Two varieties were planted in a long line with patty pan squash at the far end. Growing them up a trellis is the only way to manage them.
Our trellis is constructed of 1 1/2-inch PVC pipe cut to fit. The pipe and various fittings--elbows, T's--are all available at the local hardware store. You could probably do the same thing much more organically strapping together lengths of thick bamboo.
One length of twine is strung horizontally a few inches above the ground between the legs of the trellis. It only takes a few minutes to attach vertical strings corresponding to each plant.
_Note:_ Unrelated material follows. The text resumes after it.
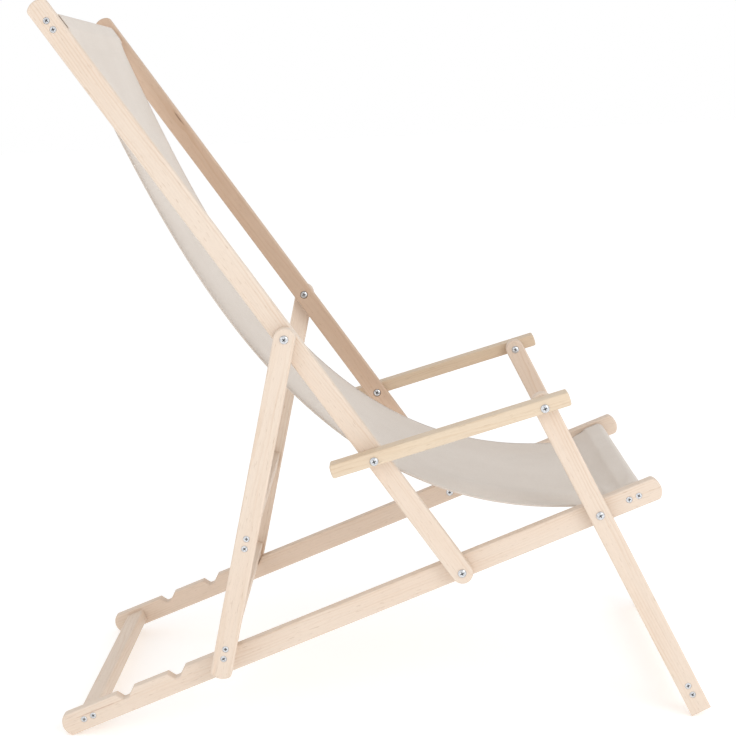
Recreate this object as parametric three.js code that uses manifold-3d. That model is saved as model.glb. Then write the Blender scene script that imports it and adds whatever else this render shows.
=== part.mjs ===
// Folding wooden deck chair with armrests and a canvas sling.
//
// Millimetres, +Z up, +X towards the sitter's feet, +Y towards the sitter's left hand.
// The origin is on the ground, under the middle of the chair's overall box.
//
// The frame is three flat sticks deep on each side. The seat rails are innermost, the back
// rails and the front legs lie outside them, and the prop legs and armrests are outermost.
// Every side piece is drawn flat and then hung on its pivot: the shape of the standing chair
// follows from the distances between the pivots and from the notch that the prop stands in.

import * as THREE from 'three';
import { mergeVertices } from 'three/addons/utils/BufferGeometryUtils.js';
import Module from 'manifold-3d';

// Driving dimensions

const insideWidth = 450;          // between the two seat rails
const stickThickness = 20;        // every flat stick, measured across the chair
const layerGap = 0.8;             // washer play between one layer and the next
const fitGap = 0.3;               // between pieces that touch in the real chair
const edgeEase = 2;               // planed-off edge of every stick

const seatRailWidth = 33.5;
const seatRailRear = 861;         // from the front leg's pivot to the rear tip
const seatRailFront = 98;         // from the front leg's pivot to the front tip
const seatPivotSpan = 217;        // from the front leg's pivot back to the back rail's pivot
const backPivotDrop = 2.8;        // the back rail's hole sits below the rail's middle line
const shallowEndRadius = 22;      // the gently rounded stick ends

const stickWidth = 31;            // back rails, front legs and prop legs
const roundEndMargin = 1;         // wood past the half round at a pivot end
const backRailLength = 1010;      // from its lower pivot to the top tip
const backToArmPivot = 215.6;
const backToPropPivot = 430;
const frontLegLower = 336;        // from the seat rail's pivot to the foot
const frontLegUpper = 184.6;      // from the seat rail's pivot up to the armrest's pivot
const propLegLength = 511;        // from its pivot to the lower end
const propToUpperBar = 303;
const propToLowerBar = 472;

const armrestWidth = 31;          // the face that the arm lies on, across the chair
const armrestThickness = 20;
const armrestPivotSpan = 253;     // between the armrest's two pivots
const armrestRearTail = 64;
const armrestFrontTail = 38;
const armrestEndRadius = 30;
const armrestPivotDrop = 3;       // the bolts pass below the middle of the arm's thickness

const barWidth = 30;              // every cross bar is the same section
const barThickness = 20;
const barEdgeRadius = 3;
const backBarInset = 39;          // from the back rail's top tip to the top bar
const frontBarInset = 42.5;       // from the seat rail's front tip to the front bar
const rearBarInset = 42;
const legBarInset = 38;           // from the foot up to the legs' cross bar

const notchCount = 3;
const notchPitch = 84.5;
const notchMouth = 28;
const notchDepth = 11.2;
const notchRearAngle = 56;        // degrees, from the rail's top edge down into the notch
const notchFrontAngle = 42;
const firstNotchRear = 598;       // from the front leg's pivot to the notch's rear lip

const screwSpacing = 15;
const screwLength = 45;
const screwHeadRadius = 4.6;
const screwConeDepth = 2.8;
const screwHeadRim = 0.5;         // straight edge of the countersunk head
const screwSunk = 0.2;            // head below the wood's face
const screwShankRadius = 1.9;
const screwPointLength = 4;
const screwSides = 10;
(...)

The poles are supported with lengths of metal electric conduit pounded into the ground. The PVC simply slides over the conduit. To hold the structure in place, clothesline anchors both ends. The one weak point was the joint holding the horizontal pieces together in the middle. I resisted cementing this joint together but found that a strong wind was just as likely to buckle the whole trellis in the middle. Now this very long piece just barely stores in the garage over the winter. The rest of the trellis disassembles easily and can be bundled together when the season is over.
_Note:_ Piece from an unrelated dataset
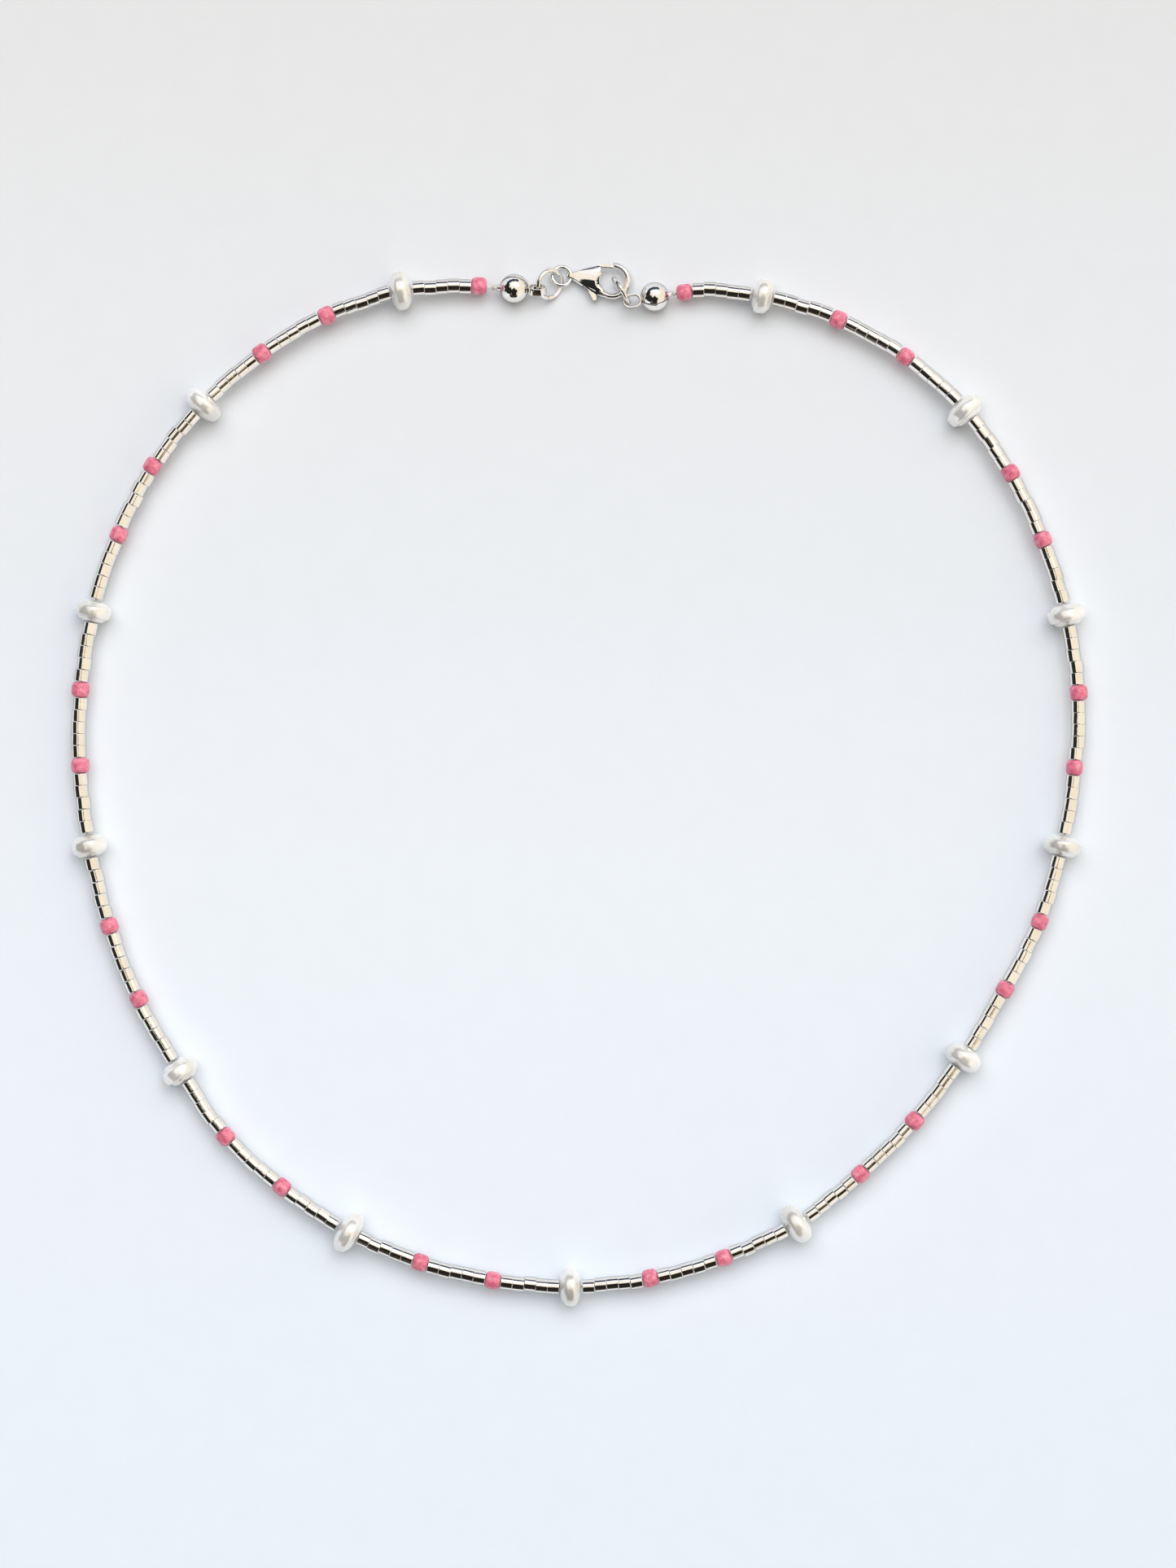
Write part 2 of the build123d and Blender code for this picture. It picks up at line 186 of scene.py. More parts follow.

The cucumbers happily attach themselves to the strings. Plan on spending a few minutes each morning giving the plants a little push in the right direction. Eventually this will become a wall of green--and lots of cucumbers for the pickle jar.
Painted black, the trellis is barely visible in the garden. To make sure it doesn't topple over (not a pretty sight), the ends are anchored firmly to the ground with tent stakes.